The readings for this week focused on the process through which human bodies, biological entities which are seen as the site of human morality and identity, are given their social and political meanings which transform across changing historical contexts. The human body and its innate biology becomes a site of power - in relation to the state, in relation to neighbors and in relation to international actors.
The two pieces we ready by Adriana Petryna for today, her article on Biological Citizenship and her 2013 Introduction, relate to her book about the aftermath of the nuclear disaster at Chernobyl in Ukraine. In Biological Citizenship, she hones in on the way that the government reaction to the disaster and the politics and economics around the Zone of Exclusion were significant due to the fact that Ukraine gained legitimacy on an international scope. What is particularly interesting in this article is what Petryna frames in terms of the "state's capacity to produce and use scientific knowledge and non knowledge to maintain political order" (258). Essentially, the state of the country was unstable recovery, thus the state had the grounds to exercise more power over its citizens. The sick and suffering individuals gained legitimacy as people of this nation, thereby enabling them to claim welfare benefits from the state. Because the after effects of nuclear disaster was unknown, there was no way to measure or legitimize illness, thus those who made a claim of suffering were entitled to benefits from the state, becoming "the basis for social membership and for staking claims to citizenship" (261). The understandings of state functions and the relationships of individuals to the state are framed according to relationships with and aftereffects of the Chernobyl disaster. The 2013 Introduction emphasizes the point of "non knowledge", the constructed exceptionalism of Chernobyl and the ways in which technology and science can be ignorant of human experience. Petryna claims that science can be used to avoid the real issue facing our societies, holding us back instead of actually looking for solutions to these sorts of problems.
Michel Foucault's The History of Sexuality explores the way in which the human body becomes a site where the power of the state can be focused and exercised. He works his way through historical progressions of punishment - life and death, fostering life, disallowing death - and goes into a discussion of how the body is disciplined and the population regulated; thus sex itself becomes an integral focus. Foucault draws a distinction between sex and sexuality, and argues, "Sex is the most speculative, most ideal, and most internal element in a deployment of sexually organized power in its group on bodies and materiality, their faces, energies, sensations, and pleasures" (155).

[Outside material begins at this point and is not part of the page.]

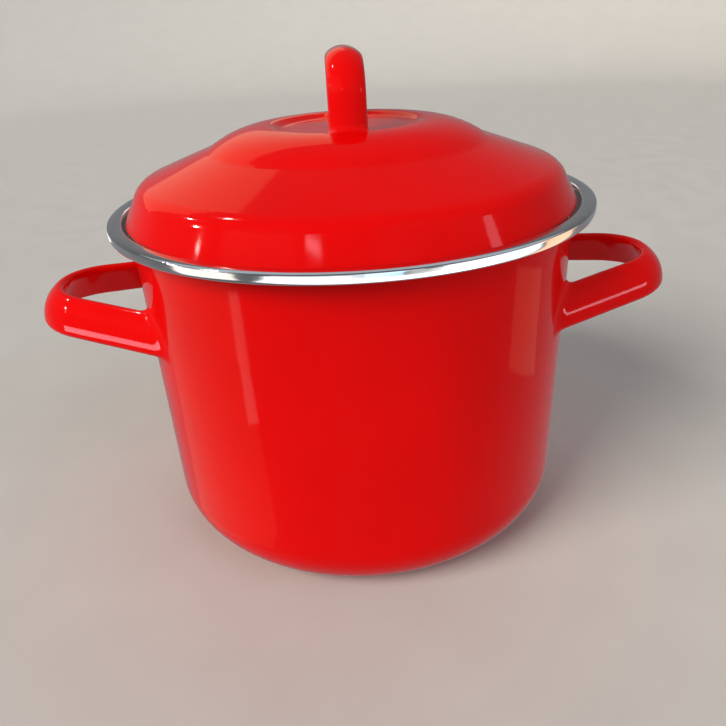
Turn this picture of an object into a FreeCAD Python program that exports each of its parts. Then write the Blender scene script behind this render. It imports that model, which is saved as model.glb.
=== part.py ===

Both authors argue that the body is a site of social and political influence and identity; our own biology is not a neutral or objective entity. It is shaped by historical forces, political powers, economics and new science itself - which is also subject to socialization and politicalization. I would love to talk more about suffering and victimhood as a vehicle for citizenship - does this create a type of second class (Casualties of Care - M. Ticktin)? Especially for something that is "unknown" how is disease framed and our inability to cure it? We can look at the way HIV/AIDS was and is talked about in the United States - domestically and in Africa. Also, can we use this framework to talk about women's health and the legislative battles going on around Planned Parenthood?